Father John Ryan, photographed in the early 1960s on a trip to Lourdes with some of the residents of St Francis Boys Home
Image caption Father John Ryan was photographed in the early 1960s on a trip to Lourdes with some of the boys of St Francis Boys Home

A former resident of a Catholic orphanage who waived his right to anonymity to urge others to contact the police over abuse at the home has written a book about his experiences.

Tony Walsh, 65, was sent to St Francis Boys Home in Shefford, Bedfordshire, in the 1950s.

He says he was sexually abused by Father John Ryan, who died in 2008.

His book Is Sadness Forever? charts his experiences at the home which he says was "horrendous".

'Nightmares every month'

Image caption St Francis Boys Homes closed in the mid 1970s and was later converted into flats

Tony Walsh, who now lives in Ashton-under-Lyne in Greater Manchester, said he started writing the book to put down the "many nightmares I was having".
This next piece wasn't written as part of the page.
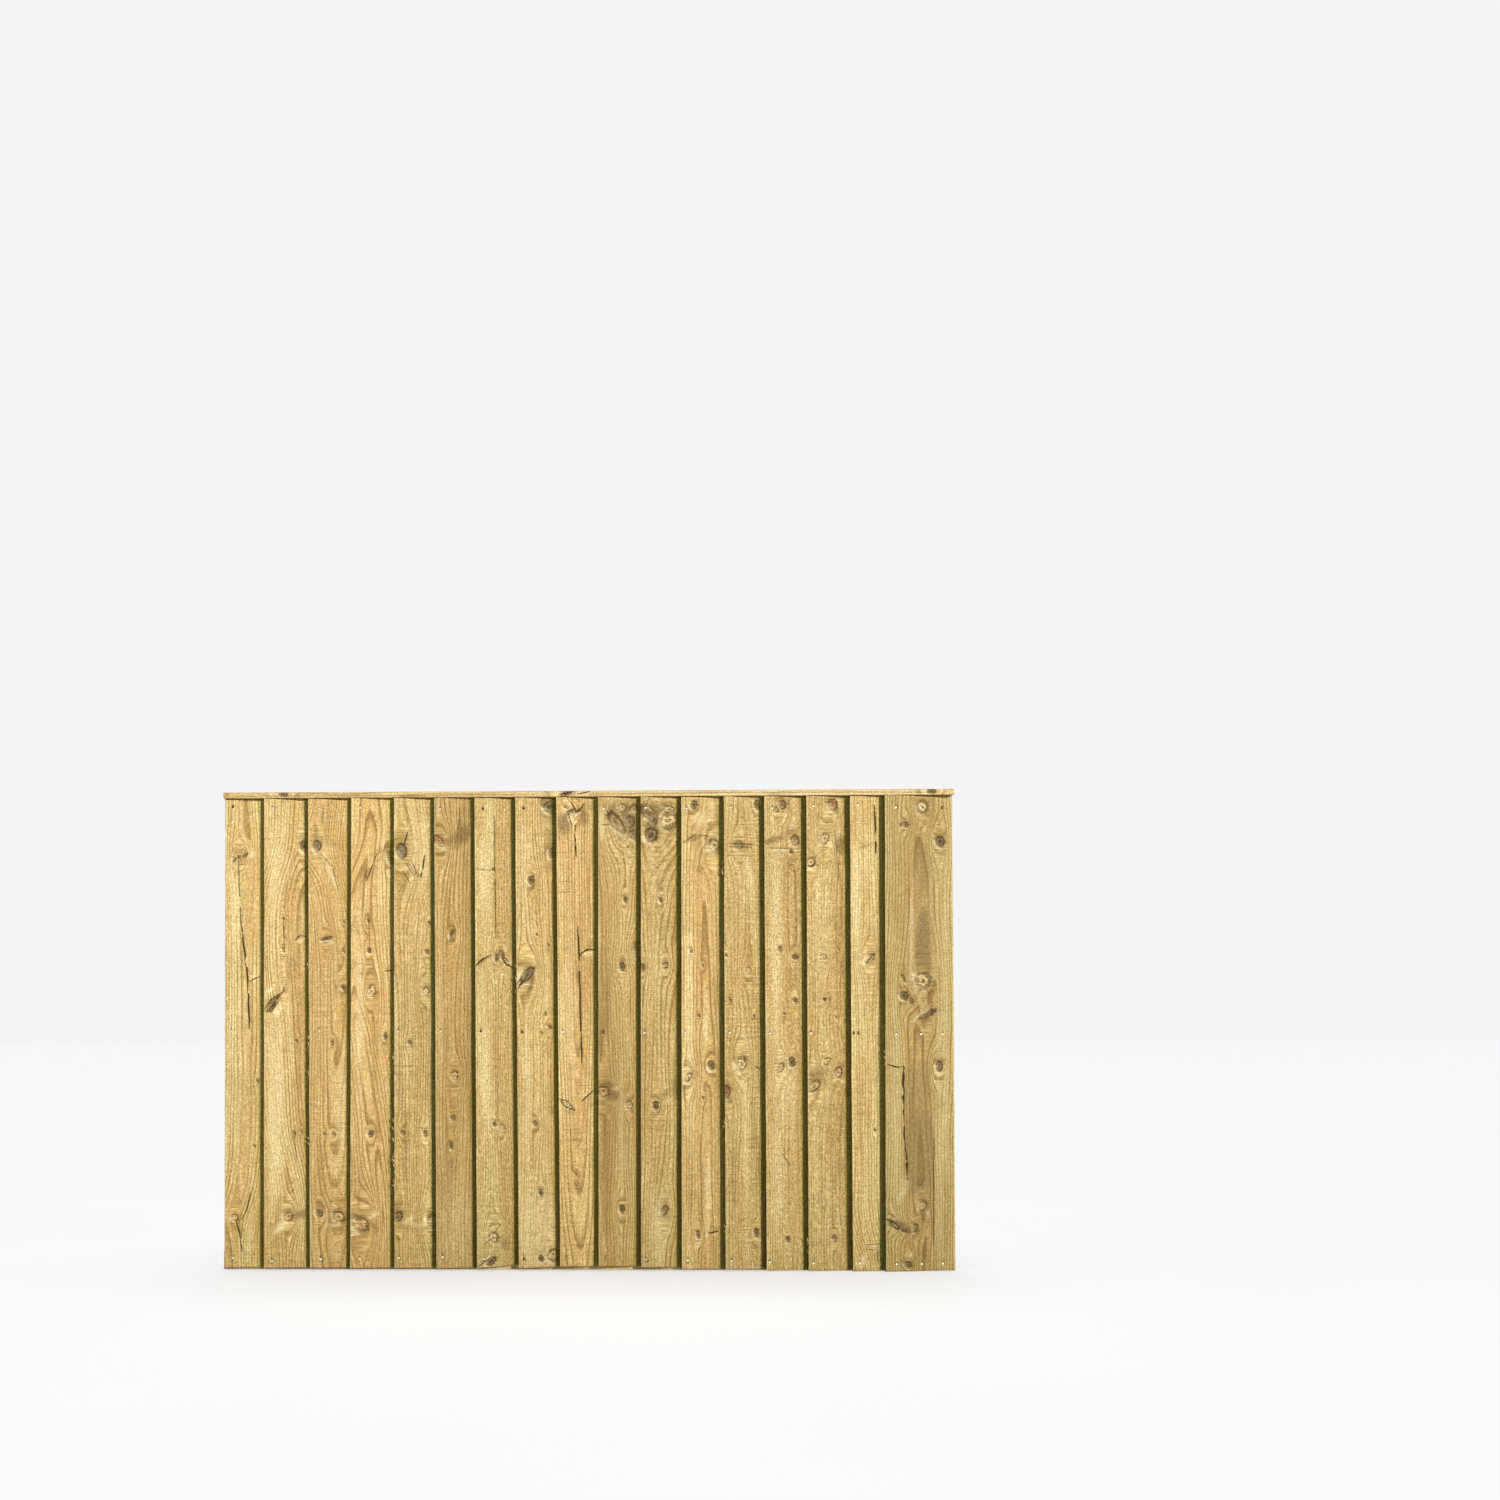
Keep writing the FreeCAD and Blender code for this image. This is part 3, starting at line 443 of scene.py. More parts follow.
        knot(106, 638, 5, 22, 64, 0.2, 0.8), lighter(98, 634, 8, 20, 0.6, 70),
        crack(2.4, 1.0, (118, 652), (120, 634)), darker(100, 620, 18, 24, 0.35),
        lighter(134, 640, 4, 500, 0.5), crack(2.8, 1.0, (8, 513), (26, 507), (45, 504)),
        crack(5.0, 1.0, (47, 506), (45, 465), (45, 431), (46, 390)),
        crack(2.4, 0.9, (46, 396), (48, 330), (50, 300)),
        crack(4.6, 1.0, (50, 308), (54, 262), (56, 230)),
        stain(86, 300, 38, 118, sharp=0.8, brown=0.45, grey=0.25),
        stain(84, 440, 38, 90, sharp=0.5, brown=0.35, grey=0.15), knot(137, 508, 7, 12, 0, 0.2, 0.8),
        lighter(136, 530, 10, 26, 0.5), lighter(24, 400, 20, 300, 0.3),
        crack(1.6, 0.6, (122, 330), (121, 60)), stain(136, 200, 12, 240, sharp=0.6, pale=0.35),
        knot(94, 162, 7, 12, 34, 0.2, 0.45, 0.3), lighter(86, 158, 6, 20, 0.9, 36),
        lighter(104, 148, 6, 22, 0.7, -30), darker(96, 140, 20, 36, 0.5),
        lighter(44, 200, 14, 40, 0.6, 20), stain(30, 116, 34, 12, 14, sharp=0.3, brown=1.0),
        knot(12, 124, 8, 4, 20, 0.2, 0.75), knot(25, 113, 7, 5, 30, 0.3, 0.4, 0.4),
        crack(2.0, 0.8, (2, 130), (20, 124), (38, 108)), crack(1.6, 0.7, (8, 118), (30, 104), (52, 98)),
        lighter(20, 102, 14, 5, 0.7, 20), knot(46, 102, 6, 4, 10, 0.3, 0.8),
        knot(75, 108, 5, 9, 20, 0.3, 0.7), stain(60, 102, 28, 12, 4, sharp=0.3, brown=0.9),
        knot(57, 17, 7, 7, 0, 0.3, 0.8), darker(56, 22, 22, 16, 0.45), lighter(60, 36, 14, 5, 0.5, -30),
        darker(92, 40, 14, 26, 0.5), lighter(152, 620, 12, 520, 0.4), darker(70, 940, 90, 300, 0.2),
    ),
)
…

He said the process of writing had helped to heal him.

"I used to have nightmares every month. Since writing the book, over the last three years I've only had about four nightmares," he said.

"The writing has been a great help. It has been marvellous. I would not have believed it would help at all, but it has."

In the book, Mr Walsh, who was born in Bury St Edmunds, Suffolk, describes a catalogue of abuse by Fr Ryan, who he describes as the "Evil Priest".

His allegations led to the priest's arrest in 2003 but he was released without charge and died in 2008.

He said he hoped to find a publisher for the book as it was important the physical and sexual abuse was "made really public".

'Deep regret'

The BBC has also talked to a number of former residents who were physically and sexually abused at the home during the 1950s and 60s.

Bedfordshire Police has started a new investigation into abuse at the home, which closed in 1974, and said the safeguarding unit was keen to hear from anyone about any possible offences.

At the same time, a group of former residents at the home has contacted lawyer Tracey Emmott, a specialist in cases of childhood sexual abuse, to bring an action against the Catholic church.

A spokesman for the Northamptonshire Diocese of the Catholic Church, which ran the home, said it "deeply regrets" any hurt caused, but stressed the "claims are not proven".